While Entity Linking has traditionally focused on processing texts in English, in recent years there has been a growing trend towards developing techniques and systems that can support multiple languages. To support such research, in this paper we have described a new labelled dataset for multilingual EL, which we call VoxEL. The dataset contains 15 new articles in 5 different languages with 2 different criteria for labelling, resulting in a corpus of 150 manually-annotated news articles. In a Strict version of the dataset considering a core of entities, we derive 204 annotated mentions in each language, while in a Relaxed version of the dataset considering a broader range of entities described by Wikipedia, we derive 674 annotated mentions in each language. The VoxEL dataset is distinguished by having a one-to-one correspondence of sentences – and annotated entities per sentence – between languages. The dataset (in NIF) is available online under a CC-BY 4.0 licence: https://dx.doi.org/10.6084/m9.figshare.6539675.

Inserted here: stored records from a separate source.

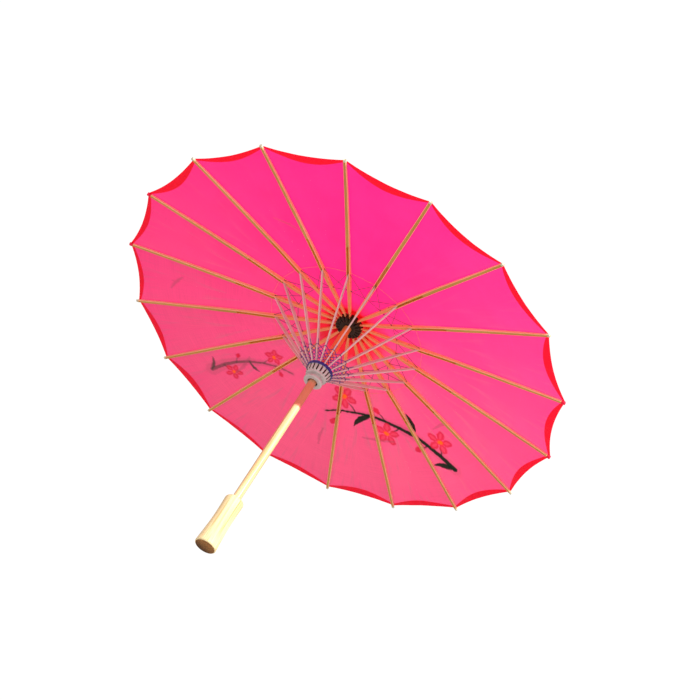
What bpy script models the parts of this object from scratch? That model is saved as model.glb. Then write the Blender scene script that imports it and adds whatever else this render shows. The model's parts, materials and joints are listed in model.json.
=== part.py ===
"""Oil paper umbrella: a bamboo-ribbed parasol with a wooden shaft, in metres, +Z up, modelled open.

The origin is the centre of the handle's flat end, and the shaft runs up the Z axis.
Each rib turns about the crown hub, each stretcher turns about its rib, and the runner slides
on the shaft.  Every rib carries one gore of the canopy, centred on it.
"""

import math

import bmesh
import bpy

# Driving dimensions, in metres
RIB_COUNT = 18
RIB_TIP_RADIUS = 0.420
RIM_HEIGHT = 0.462
HUB_PIVOT_RADIUS = 0.019
HUB_PIVOT_HEIGHT = 0.5232
RUNNER_PIVOT_RADIUS = 0.019
RUNNER_PIVOT_HEIGHT = 0.3998
JOINT_ALONG_RIB = 0.1256
RIB_BOW = 0.0023

SHAFT_RADIUS = 0.0072
FIT_GAP = 0.0003
THREAD_HOLE_RADIUS = 0.0006

HANDLE_LENGTH = 0.097
SHAFT_SEAT_HEIGHT = 0.012

HUB_RADIUS = 0.0244
HUB_HALF_HEIGHT = 0.0075
HUB_SLOT_WIDTH = 0.0030
HUB_SLOT_START = 0.0155
FINIAL_HEIGHT = 0.018
FINIAL_BORE_DEPTH = 0.0055

RUNNER_BORE_RADIUS = 0.0094
RUNNER_LOW = 0.3722
RUNNER_SLOT_FLOOR = 0.3870
RUNNER_SLOT_START = 0.0147
RUNNER_SLOT_WIDTH = 0.0028
RUNNER_TOP = 0.4040

RIB_SLOT_WIDTH = 0.0035
RIB_SLOT_ROOF = 0.0023
RIB_SLOT_BEFORE = 0.0076
RIB_SLOT_AFTER = 0.075
RIB_UNDERSIDE = 0.0016
RIB_TOP = 0.0036
RIB_TIP_TOP = 0.0024

GORE_THICKNESS = 0.0005
GORE_START = 0.0065
RIB_OVERHANG = 0.0035
RIM_SAG = 0.0083

CATCH_AZIMUTH = math.radians(220)
CATCH_PIVOT_RADIUS = 0.0032
CATCH_PIVOT_HEIGHT = 0.335
CATCH_TOP = 0.371
CATCH_REACH = 0.0115
CATCH_THICKNESS = 0.0016
CATCH_SLOT_WIDTH = 0.0022

TURNED_STEPS = 32
PITCH = 2 * math.pi / RIB_COUNT
HALF_PITCH = PITCH / 2

# Lengths and angles that follow from the driving dimensions
RIB_DROP = math.atan2(HUB_PIVOT_HEIGHT - RIM_HEIGHT, RIB_TIP_RADIUS - HUB_PIVOT_RADIUS)
RIB_LENGTH = math.hypot(HUB_PIVOT_HEIGHT - RIM_HEIGHT, RIB_TIP_RADIUS - HUB_PIVOT_RADIUS)


def rib_bow(along):
    """Height of the rib's curved centre line over its straight chord."""
    share = along / RIB_LENGTH
    return 4 * RIB_BOW * share * (1 - share)


def rib_top(along):
    """Height of the rib's upper face over its centre line: the rib thins towards its tip."""
    share = max(0.0, min(1.0, along / RIB_LENGTH))
    return RIB_TOP + (RIB_TIP_TOP - RIB_TOP) * share


def rib_point(along, height):
    """Radius and height above ground of a point of an open rib, given in the rib's own frame."""
    radius = HUB_PIVOT_RADIUS + along * math.cos(RIB_DROP) + height * math.sin(RIB_DROP)
    level = HUB_PIVOT_HEIGHT - along * math.sin(RIB_DROP) + height * math.cos(RIB_DROP)
    return radius, level


JOINT_RADIUS, JOINT_HEIGHT = rib_point(JOINT_ALONG_RIB, rib_bow(JOINT_ALONG_RIB))
STRETCHER_RUN = JOINT_RADIUS - RUNNER_PIVOT_RADIUS
STRETCHER_FALL = JOINT_HEIGHT - RUNNER_PIVOT_HEIGHT
STRETCHER_LENGTH = math.hypot(STRETCHER_RUN, STRETCHER_FALL)
STRETCHER_PITCH = math.atan2(STRETCHER_FALL, -STRETCHER_RUN)


def clear_scene():
    for old in list(bpy.data.objects):
        bpy.data.objects.remove(old, do_unlink=True)


def new_collection(name):
    group = bpy.data.collections.new(name)
    bpy.context.scene.collection.children.link(group)
    return group


def make_material(name, colour, roughness, metallic=0.0):
    material = bpy.data.materials.new(name)
    material.use_nodes = True
    shader = material.node_tree.nodes["Principled BSDF"]
    shader.inputs["Base Color"].default_value = (*colour, 1.0)
    shader.inputs["Roughness"].default_value = roughness
    shader.inputs["Metallic"].default_value = metallic
    return material


def add_object(name, data, group, material=None):
    piece = bpy.data.objects.new(name, data)
    group.objects.link(piece)
    if material and not data.materials:
        data.materials.append(material)
    return piece


def shade_round(mesh):
    mesh.shade_smooth()
    mesh.set_sharp_from_angle(angle=math.radians(35))


def turned_mesh(name, profile, group):
    """Solid of revolution about Z from (radius, height) points that run down its outer side."""
    outline = bpy.data.meshes.new(name + "_outline")
    points = [(radius, 0.0, height) for radius, height in profile]
    edges = [(i, i + 1) for i in range(len(points) - 1)]
    if profile[0] != profile[-1] and profile[0][0] > 0:
        edges.append((len(points) - 1, 0))
    outline.from_pydata(points, edges, [])
    blank = add_object(name + "_blank", outline, group)
    screw = blank.modifiers.new("turn", "SCREW")
    screw.steps = TURNED_STEPS
    screw.render_steps = TURNED_STEPS
    screw.use_merge_vertices = True
    screw.merge_threshold = 0.00005
    return take_mesh(name, blank)


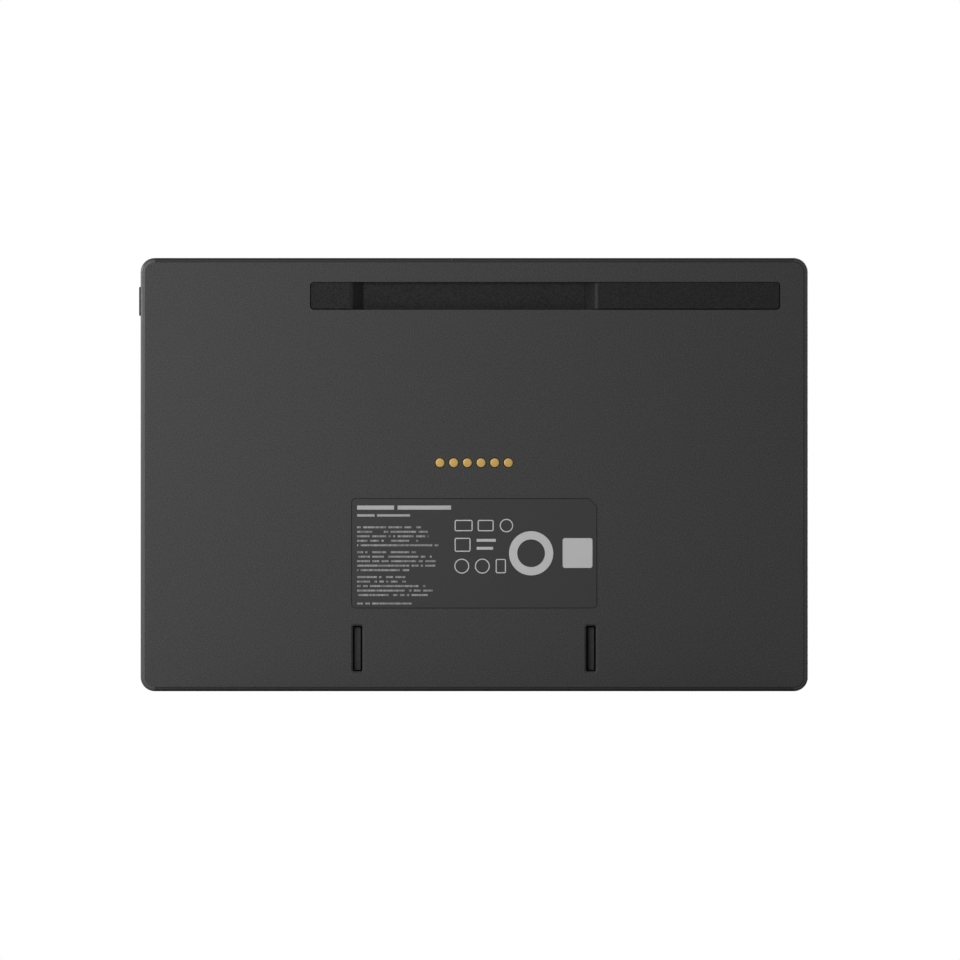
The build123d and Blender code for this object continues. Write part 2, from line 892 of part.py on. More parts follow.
def chassis_plate():
    """A stamped plate with countersunk screw holes, raised spacers and a window for the driver board."""
    inset = side_wall + tongue_gap + tongue_thickness + chassis_gap
    outline = rounded(body_width - 2 * inset, body_height - 2 * inset, chassis_corner)
    plate = slab(outline, chassis_back, chassis_front)
    plate += [stud(spacer_radius, board_front, chassis_back, x, z) for x, z in board_places()]
    plate -= box(
        driver_width + 2 * window_margin,
        driver_height + 2 * window_margin,
        chassis_back + overrun,
        chassis_front - overrun,
        0,
        driver_z,
    )
    plate -= [
        stud(main_screw_radius, board_front + overrun, chassis_front - overrun, x, z)
        for x, z in board_places()
    ]
    return plate - [main_screw_hole(x, z) for x, z in boss_places]


def board_screw(x, z):
    head = stud(board_screw_head_radius, board_back + board_screw_head_height, board_back, x, z)
    shank_end = board_back - board_screw_length
    return head + stud(main_screw_radius, board_back + board_screw_head_height / 2, shank_end, x, z)


def main_board():
    plate = box(board_width, board_height, board_back, board_front, board_x, board_z)
    return plate - [
        stud(main_screw_radius + main_screw_clearance, board_back + overrun, board_front - overrun, x, z)
        for x, z in board_places()
    ]


def can_places():
    """Centre and size of each shield can on the board's back."""
    left = board_left + board_screw_inset + can_spacing
    low = board_low + board_screw_inset + can_spacing
    right = left + processor_can[0] + can_spacing
    top = low + processor_can[1] + can_spacing
    return [
        (left + processor_can[0] / 2, low + processor_can[1] / 2, processor_can),
        (left + radio_can[0] / 2 + can_spacing, top + (radio_can[1] - can_spacing) / 2, radio_can),
        (right + power_can[0] / 2, low + power_can[1] / 2, power_can),
    ]


def shield_cans():
    """Pressed lids, open towards the board."""
    top = board_back + can_height
    cans = []
    for x, z, (width, height) in can_places():
        lid = box(width, height, top, board_back, x, z)
        inside = Rectangle(width - 2 * can_wall, height - 2 * can_wall)
        cans.append(lid - slab(inside, top - can_wall, board_back - overrun, x, z))
    return group(cans)


def heat_sheet():
    x, z, (width, height) = can_places()[0]
    front = board_back + can_height
    sheet = Rectangle(width - heat_sheet_margin, height - heat_sheet_margin)
    return slab(sheet, front + heat_sheet_thickness, front, x, z)


def plug_places():
    """Centre and size of each socket on the board's back: contacts, battery, display, antennas."""
    left, right = board_left + plug_inset, board_right - plug_inset
    low = board_low + plug_inset + plug_depth / 2
    high = board_top - plug_inset - antenna_plug_size / 2
    small = (antenna_plug_size, antenna_plug_size)
    contact_x = right - contact_plug_width
    return {
        "contacts": (contact_x, contact_socket_z, (contact_plug_width, plug_depth)),
        "battery": (right - plug_depth / 2, battery_plug_z, (plug_depth, battery_plug_width)),
        "display": (cable_x, low, (driver_plug_width, plug_depth)),
        "side antenna": (left + antenna_plug_size / 2, antenna_z, small),
        "top antenna": (top_antenna_x, high, small),
    }


def board_sockets():
    top = board_back + plug_thickness
    sockets = [
        box(width, height, top, board_back, x, z)
        for x, z, (width, height) in plug_places().values()
    ]
    return group(sockets)


# Flexes and leads

def strip(points, width, x):
    """A flat flex, creased along points given as Y and Z, and centred on one X."""
    path = Polyline(*[(x, y, z) for y, z in points])
    start = Plane(origin=path @ 0, z_dir=path % 0, x_dir=(1, 0, 0))
    return sweep(start * Rectangle(width, flex_thickness), path=path, transition=Transition.RIGHT)


def lead(points, radius):
    """A thin lead along points."""
    path = Polyline(*points)
    start = Plane(origin=path @ 0, z_dir=path % 0)
    return sweep(start * flats(radius), path=path, transition=Transition.RIGHT)


def driver_board():
    front = tray_back
    back = front + driver_thickness
    board = box(driver_width, driver_height, back, front, 0, driver_z)
    plug = Rectangle(driver_plug_width, driver_plug_height)
    return board + slab(plug, back + driver_plug_thickness, back, cable_x, driver_z)


def lcd_flex():
    """The flex from the panel's lower edge, round the tray and up to the driver board."""
    outside = -module_height / 2 - flex_clearance / 2
    level = tray_back + flex_thickness / 2
    inside = (glass_back + lcd_back) / 2
    points = [
        (inside, -module_height / 2),
        (inside, outside),
        (level, outside),
        (level, driver_z - driver_height / 2),
    ]
    return strip(points, lcd_flex_width, 0)


def display_cable():
    """The cable from the driver board's plug up to the main board."""
    x, z, (width, height) = plug_places()["display"]
    start_y = tray_back + driver_thickness + driver_plug_thickness / 2
    run_y = chassis_back + flex_clearance
    top_y = board_back + plug_thickness / 2
    low = z - height / 2
    rise = low - plug_inset - flex_clearance - flex_step
    edge = driver_z + driver_plug_height / 2
    points = [
        (start_y, edge),
        (start_y, edge + 2 * flex_step),
        (run_y, edge + 4 * flex_step),
        (run_y, rise),
        (top_y, rise),
        (top_y, low),
    ]
    return strip(points, driver_plug_width / 2, x)


def contact_flex():
    x, z, (width, height) = plug_places()["contacts"]
    start = contact_z + carrier_height / 2
    level = (carrier_front + contact_board_front) / 2
    top_y = board_back + plug_thickness / 2
    turn = (start + z - height / 2) / 2
    points = [(level, start), (level, turn), (top_y, turn), (top_y, z - height / 2)]
    return strip(points, contact_plug_width / 2, x)


def battery_pack():
    cell = box(battery_width, battery_height, battery_back, battery_front, battery_x, battery_z)
    return chamfer(cell.edges().group_by(Axis.Y)[-1], battery_bevel)


def battery_circuit():
    z = battery_z + battery_height / 2 + circuit_height / 2
    level = (battery_back + battery_front) / 2
    half = circuit_thickness / 2
    width = battery_width - 2 * circuit_inset
    return box(width, circuit_height, level + half, level - half, battery_x, z)


def battery_tape():
    x = battery_width / 2 - battery_tape_width
    height = battery_height - battery_tape_width
    strips = [
        box(battery_tape_width, height, battery_front, chassis_back, battery_x + side * x, battery_z)
        for side in (-1, 1)
    ]
    return group(strips)


def battery_lead():
    x, z, (width, height) = plug_places()["battery"]
    start_x = battery_x - battery_width / 2 + circuit_inset
    start_z = battery_z + battery_height / 2 + circuit_height / 2
    start_y = (battery_back + battery_front) / 2
    end_x = x + width / 2
    end_y = board_back + plug_thickness / 2
    first = start_x + (end_x - start_x) / 3
    last = start_x + (end_x - start_x) * 2 / 3
    points = [
        (start_x, start_y, start_z),
        (first, start_y, start_z),
        (last, end_y, z),
        (end_x, end_y, z),
    ]
    return lead(points, battery_lead_radius)


def antennas():
    """Foil strips stuck to the inside of the walls."""
    upright = Rectangle(antenna_width, antenna_length)
    side = across(upright, -inner_x, antenna_thickness - inner_x, antenna_y, antenna_z)
    level = Rectangle(antenna_length, antenna_width)
    top = upward(level, inner_z - antenna_thickness, inner_z, top_antenna_x, antenna_y)
    return group([side, top])


def antenna_leads():
    """Straight leads from each foil strip to its socket on the board."""
    level = board_back + plug_thickness / 2
    x, z, (width, height) = plug_places()["side antenna"]
    side = lead([(antenna_thickness - inner_x, level, z), (x - width / 2, level, z)], lead_radius)
    x, z, (width, height) = plug_places()["top antenna"]
    top = lead([(x, level, inner_z - antenna_thickness), (x, level, z + height / 2)], lead_radius)
    return group([side, top])


pieces = {
    "rear_cover": rear_cover,
    "hook_rail": hook_rail,
    "slot_liners": lambda: group(slot_liner(x) for x in slot_xs),
    "slot_pads": lambda: group(slot_pad(x) for x in slot_xs),
    "label_film": label_film,
    "contact_pads": lambda: group(contact_pad(x) for x in contact_xs),
    "contact_carrier": contact_carrier,
    "contact_board": contact_board,
    "contact_flex": contact_flex,
    "small_screws": small_screws,
    "threaded_inserts": lambda: group(threaded_insert(x, z) for x, z in boss_places),
    "chassis_screws": lambda: group(main_screw(x, z) for x, z in boss_places),
    "side_key": side_key,
    "switch_plunger": switch_plunger,
    "key_switch": key_switch,
    "key_board": key_board,
    "key_bracket": key_bracket,
    "mic_boots": mic_boots,
    "mic_board": mic_board,
    "microphones": microphones,
    "mic_meshes": mic_meshes,
    "speaker_box": speaker_box,
    "speaker_cone": speaker_cone,
    "speaker_gasket": speaker_gasket,
    "front_frame": front_frame,
    "front_glass": front_glass,
    "glass_tape": glass_tape,
    "lcd_panel": lcd_panel,
    "optical_films": lambda: tray_sheet(films_back, lcd_back),
    "light_guide": lambda: tray_sheet(guide_back, films_back, led_bar_depth + stack_gap),
    "reflector_sheet": lambda: tray_sheet(reflector_back, guide_back),
    "led_bar": led_bar,
    "backlight_tray": backlight_tray,
    "cushion_strips": cushion_strips,
    "chassis_plate": chassis_plate,
    "driver_board": driver_board,
    "lcd_flex": lcd_flex,
    "display_cable": display_cable,
    "main_board": main_board,
    "board_screws": lambda: group(board_screw(x, z) for x, z in board_places()),
    "shield_cans": shield_cans,
    "heat_sheet": heat_sheet,
    "board_sockets": board_sockets,
    "battery_pack": battery_pack,
    "battery_circuit": battery_circuit,
    "battery_tape": battery_tape,
    "battery_lead": battery_lead,
    "antennas": antennas,
    "antenna_leads": antenna_leads,
}

os.makedirs("parts", exist_ok=True)
for name, make in pieces.items():
    solid = make()
    export_step(solid, f"parts/{name}.step")
    print(name, len(solid.solids()), round(solid.volume, 1))
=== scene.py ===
# %% [markdown]
# # The back of a wall-hung energy display
# The object is a slim display for the home, seen from behind. Its back is a dark moulded cover
# with a long trough for the bracket's hooks, two slots, six gold contacts and a film panel. The
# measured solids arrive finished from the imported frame, in metres, with the back face at Y 0. This
# lesson gives each of them its finish, swaps a few for finer pieces and lights the result.

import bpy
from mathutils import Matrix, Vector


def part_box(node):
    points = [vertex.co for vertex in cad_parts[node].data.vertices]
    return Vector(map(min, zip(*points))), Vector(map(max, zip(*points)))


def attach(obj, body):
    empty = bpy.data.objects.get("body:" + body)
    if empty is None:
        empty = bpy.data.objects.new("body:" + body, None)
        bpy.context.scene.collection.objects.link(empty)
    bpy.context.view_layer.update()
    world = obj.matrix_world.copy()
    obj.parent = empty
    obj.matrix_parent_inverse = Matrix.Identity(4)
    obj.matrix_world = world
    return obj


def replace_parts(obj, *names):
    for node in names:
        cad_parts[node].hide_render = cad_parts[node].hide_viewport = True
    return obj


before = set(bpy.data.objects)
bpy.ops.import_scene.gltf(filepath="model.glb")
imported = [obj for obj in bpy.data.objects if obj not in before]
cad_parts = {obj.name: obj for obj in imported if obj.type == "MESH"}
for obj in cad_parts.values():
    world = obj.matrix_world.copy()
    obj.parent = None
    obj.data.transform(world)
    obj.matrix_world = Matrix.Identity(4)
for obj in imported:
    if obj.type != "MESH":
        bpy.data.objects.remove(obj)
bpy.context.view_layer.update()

# %% [markdown]
# The other modules come with Blender. `bmesh` shapes the finer pieces, and `mathutils` turns them.
# One unit in the scene is a metre, so a named millimetre keeps the small sizes readable. Most of
# the plastics are a plain grey, which `grey` writes from one number.

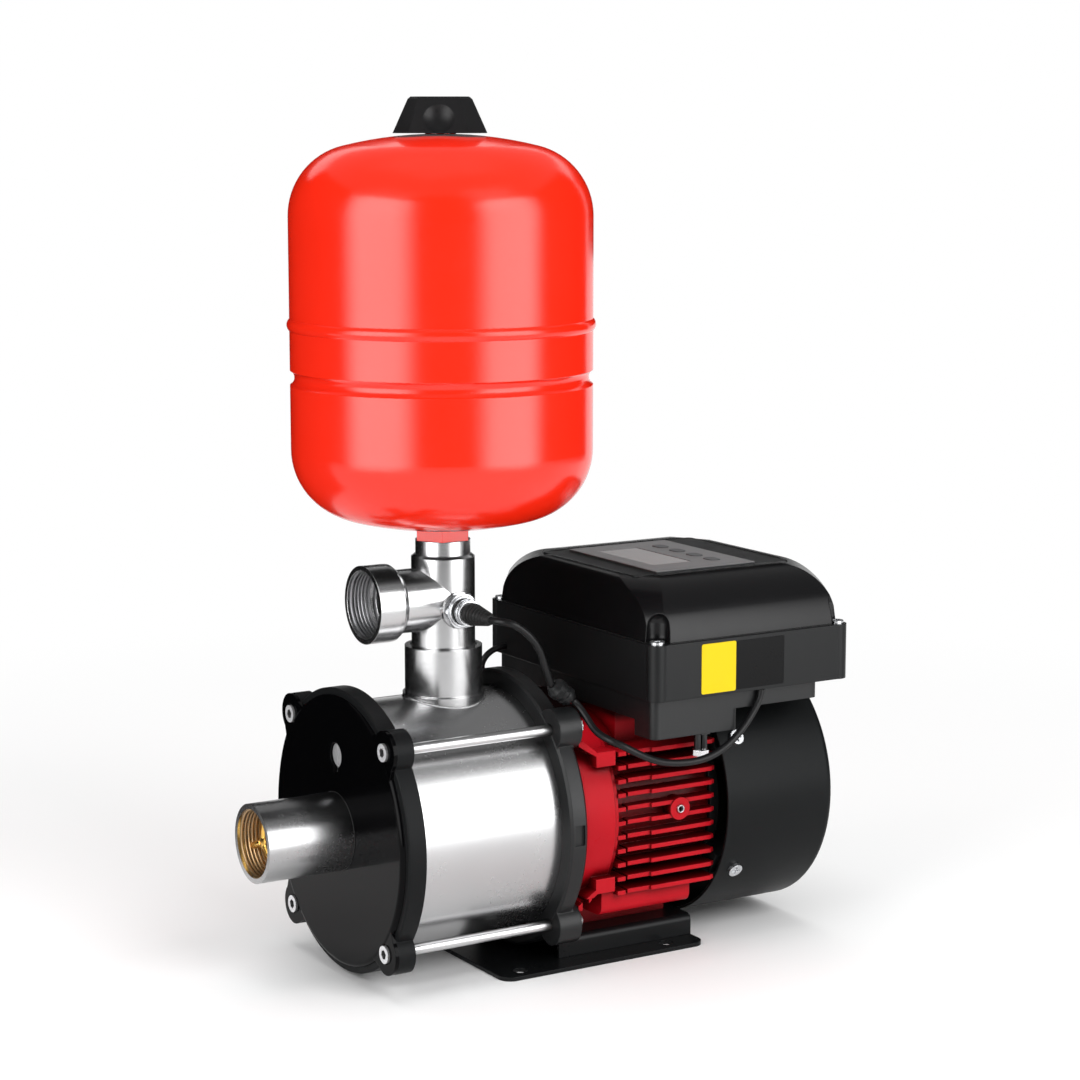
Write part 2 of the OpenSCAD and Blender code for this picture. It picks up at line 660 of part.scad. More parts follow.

We used the VoxEL dataset to conduct experiments comparing the performance of selected EL systems in a multilingual setting. We found that in general, Babelfy and DBpedia Spotlight performed the most consistently across languages. We also found that with the exception of Babelfy, EL systems performed best over English versions of the text. Next, we compared configuring the multilingual EL system for each non-English language versus applying a machine translation of the text to English and running the system in English; with the exception of Babelfy, we found that the machine translation approach outperformed configuring the system for a non-English language; even in the case of Babelfy, the translation sometimes performed better, while in others it remained competitive. This raises a key issue for research on multilingual EL: state-of-the-art machine translation is now reaching a point where we must ask if it is worth building dedicated multilingual EL systems, or if we should focus on EL for one language to which other languages can be machine translated.